During our 2 weeks working at the site, I was a frequent point of attention for Indonesians visiting the museum. Often I was asked by school children and adults if they could take their picture with me. I was told by my Indonesian cohorts that I was often discussed by people walking by. I guess that many had not seen a Caucasian before, so I was the subject of much curiosity. I took it all in stride as I was just as fascinated by Indonesians as they were of me!
Of my Indonesian cohorts, I grew very attached to them and made some deep friendships that I value greatly. We had the best talks about life, family, history, politics, and religion – some of my favourite topics. Many an evening we sat in a nearby café drinking chocolate milkshakes and having a smoke, talking for hours.
The integration testing went well, any issues were found were addressed quickly by the design teams. Ashish was invaluable as he was the validation prime for the feature we were demonstrating.

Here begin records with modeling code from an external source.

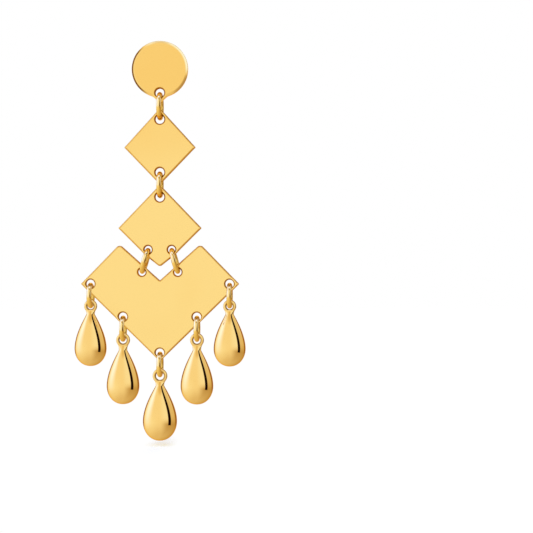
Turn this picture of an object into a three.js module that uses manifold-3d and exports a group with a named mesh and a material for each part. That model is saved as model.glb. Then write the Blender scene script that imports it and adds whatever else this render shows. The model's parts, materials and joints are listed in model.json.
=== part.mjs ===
// Tassel earring: a stud disc, two diamond plates and a heart-shaped chevron plate hung one below
// the other on jump rings, with five cast teardrops along the chevron's lower edge.
//
// Millimetres. +Z is up, the front faces -Y, and +X is to the right for someone looking at the front.
// The origin is on the back face of the disc, in its middle, where the ear post leaves it.

import * as THREE from 'three';
import { mergeVertices } from 'three/addons/utils/BufferGeometryUtils.js';
import Module from 'manifold-3d';

const wasm = await Module();
wasm.setup();

// ---------------------------------------------------------------- driving dimensions

const DISC = { radius: 5.35, thickness: 1.2, edge: 0.3 };
const TAB = { tipZ: -6.45, slope: 43, tipRadius: 0.4, neckFillet: 1.5 }; // slope in degrees from level
const POST = { radius: 0.42, length: 11.0, tip: 0.3, rootRadius: 0.8, rootHeight: 0.35, buried: 0.3 };

const PLATE = { thickness: 1.0, edge: 0.15 };
const HANG_Y = -DISC.thickness / 2; // the plane that every plate and ring hangs in

const WIRE_RADIUS = 0.46; // of every jump ring
const PLAY = 0.12; // left between a ring's wire and the metal that bears on it
const HOLE = { wide: 0.84, middle: 0.8, narrow: 0.7 }; // radii of the punched holes
const HOLE_RIM = 0.18; // chamfer round each hole

const TOP_RING = { z: -7.03, outer: 2.7 };
const MIDDLE_RING = { z: -21.95, outer: 2.55 };
const HANGER_RING = { x: 2.835, z: -36.4, outer: 2.55, splay: 15.5 }; // feet lean outwards, degrees

// Corners of each plate's right half, from its top to its bottom, with the radius of each corner.
const UPPER_DIAMOND = [
  { x: 0, z: -7.42, radius: 0.5 },
  { x: 6.8, z: -14.86, radius: 0.2 },
  { x: 0, z: -21.92, radius: 1.1 },
];
const LOWER_DIAMOND = [
  { x: 0, z: -21.93, radius: 1.1 },
  { x: 7.94, z: -30.19, radius: 0.2 },
  { x: 2.56, z: -35.53, radius: 2.0 },
  { x: 0, z: -37.54, radius: 0.6 },
];
const CHEVRON = [
  { x: 0, z: -40.11, radius: 0.15 },
  { x: 7.71, z: -33.23, radius: 0.8 },
  { x: 15.1, z: -40.78, radius: 0.2 },
  { x: 0, z: -55.49, radius: 0.5 },
];

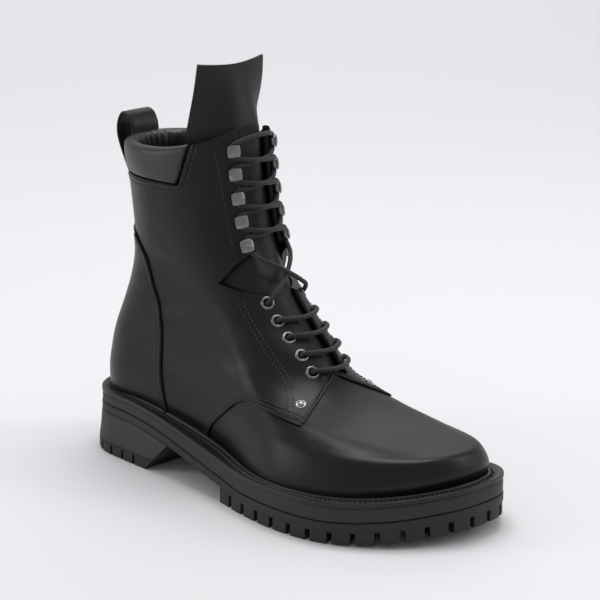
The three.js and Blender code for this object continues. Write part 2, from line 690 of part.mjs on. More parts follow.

As I had only 2.5 months experience, his deep knowledge of our products were critical to the completion of the testing. I learned so much and I am glad that I was able to contribute.
I had little time off during February, as we were working 7 days a week. When I was not at the test location, I was at the hotel writing reports and emails. Sometimes I could take a few hours to go to the malls. The nearest was Citos (Cilandak Town Square Mall), which had a great variety of restaurants and a fabulous bookstore called Aksara. The other mall was the massive Pondok Indah Mall (PIM) which also has a huge variety of foods and hundreds of stores.
Only once did Ashish and I take time to visit a tourist site in Jakarta. One Sunday morning we traveled to see the National Monument (also known as Monas). It is a 132-metre tall tower in Central Jakarta built to commemorate the struggle for Indonesian independence. In the base of the plinth is the Indonesian National History Museum, which uses dioramas to portray the long history of Indonesia from pre-history through the events of the past few decades. I wanted to continue to walk around the area to visit the huge Istiqlal Mosque, the largest in Southeast Asia, but we could see the rain clouds gathering so we grabbed a taxi back to the hotel.
The downside to being in Jakarta for 6 weeks was how much I missed Rosa. We spoke every few days using FaceTime and Skype, and wrote emails every day. The 12-hour time difference made realtime communications difficult. I also missed driving in the MCO Ice Race. I called my friend and co-driver Jay the next day, and he told me about the event. I so wish I had been there.
Along with the friends I made in Jakarta, I also really enjoyed the opportunity to try so many local dishes. They would take me out to different restaurants that I would never have found by myself. Some were very spicy, but I was able to finish everything I sampled.
As I approached the end of my stay, I was asked to extend my trip so that I could provide a training session for the customer. I agreed and extended my stay at the Hotel Kristal by another 2 weeks.
As the Visa-On-Arrival is only valid for 4 weeks, I had to go through the process of extending my visa. This involved a lot of research on the internet and two trips downtown to the Kantor Imigrasi office. I was nervous as I was going alone and was not confident that I would find enough people who spoke English. The process was very confusing, involving going to areas on three different floors in the building, but the tips I read on the Internet provided the guidance I needed.
By this time Ashish had returned to India so I was by myself for the remaining time. Providing training was a real challenge, as I felt I was so new to the area. I prepared very hard and was able to provide a half-day training session for about 20 people. I think it was well received.
After the training was completed and the trial results were accepted by the customer, I could book my return flight for the second week of March. I was faced will some big challenges, but I very pleased with the accomplishments and achievements for my 6 weeks in Jakarta. I hope I can travel back again in the future.
One Reply to “Six Weeks in Jakarta”
Thanks Richard. It was indeed a very intriguing trip for me as well, both technically and personally. Jakarta has so much to offer for tourists of which I felt we touched upon only a few spots.